Banner Banner

Towards Symbolic XAI -- Explanation Through Human Understandable Logical Relationships Between Features

Thomas Schnake
Farnoush Rezaei Jafaria
Jonas Lederer
Ping Xiong
Shinichi Nakajima
Stefan Gugler
Grégoire Montavon
Klaus-Robert Müller

January 20, 2025

Explainable Artificial Intelligence (XAI) plays a crucial role in fostering transparency and trust in AI systems. Traditional XAI methods typically provide a single level of abstraction for explanations, often in the form of heatmaps in post-hoc attribution methods. Alternatively, XAI offers rule-based explanations that are expressive and composed of logical formulas but often fail to faithfully capture the model’s decision-making process or impose strict limitations on the model’s learning capabilities by requiring it to be inherently self-explainable. We aim to bridge these two approaches by developing post-hoc explanations that attribute relevance to complex logical relationships between input features while faithfully aligning with the model’s intricate prediction processes and imposing no restrictions on the model’s architecture.
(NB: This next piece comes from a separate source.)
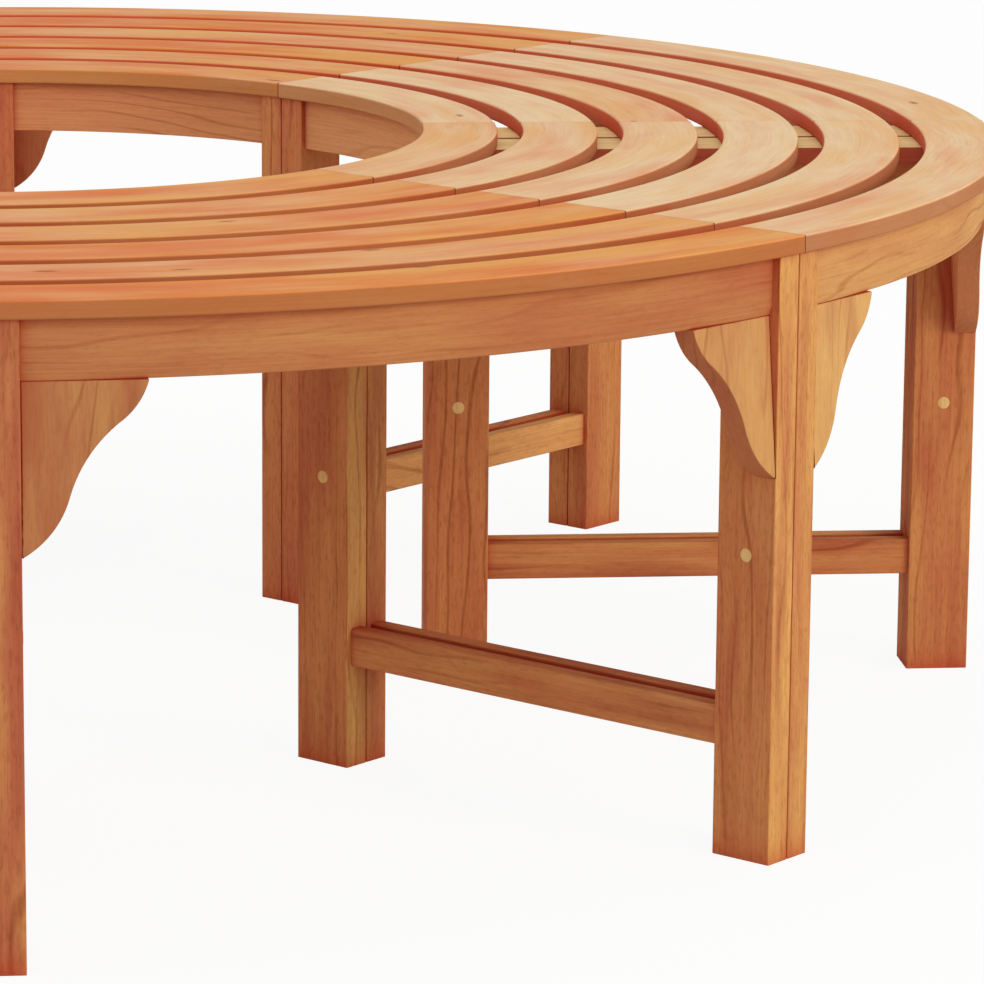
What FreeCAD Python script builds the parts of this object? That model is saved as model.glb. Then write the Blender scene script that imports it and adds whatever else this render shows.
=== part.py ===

To this end, we propose a framework called Symbolic XAI, which attributes relevance to symbolic formulas expressing logical relationships between input features. Our method naturally extends propagation-based explanation approaches, such as layer-wise relevance propagation or GNN-LRP, and perturbation-based approaches, such as Shapley values. Beyond relevance attribution of logical formulas for a model’s prediction, our framework introduces a strategy to automatically identify logical formulas that best summarize the model’s decision strategy, eliminating the need to predefine these formulas. We demonstrate the effectiveness of our framework in domains such as natural language processing (NLP), computer vision, and chemistry, where abstract symbolic domain knowledge is abundant and critically valuable to users. In summary, the Symbolic XAI framework provides a local understanding of the model’s decision-making process that is both flexible for customization by the user and human-readable through logical formulas.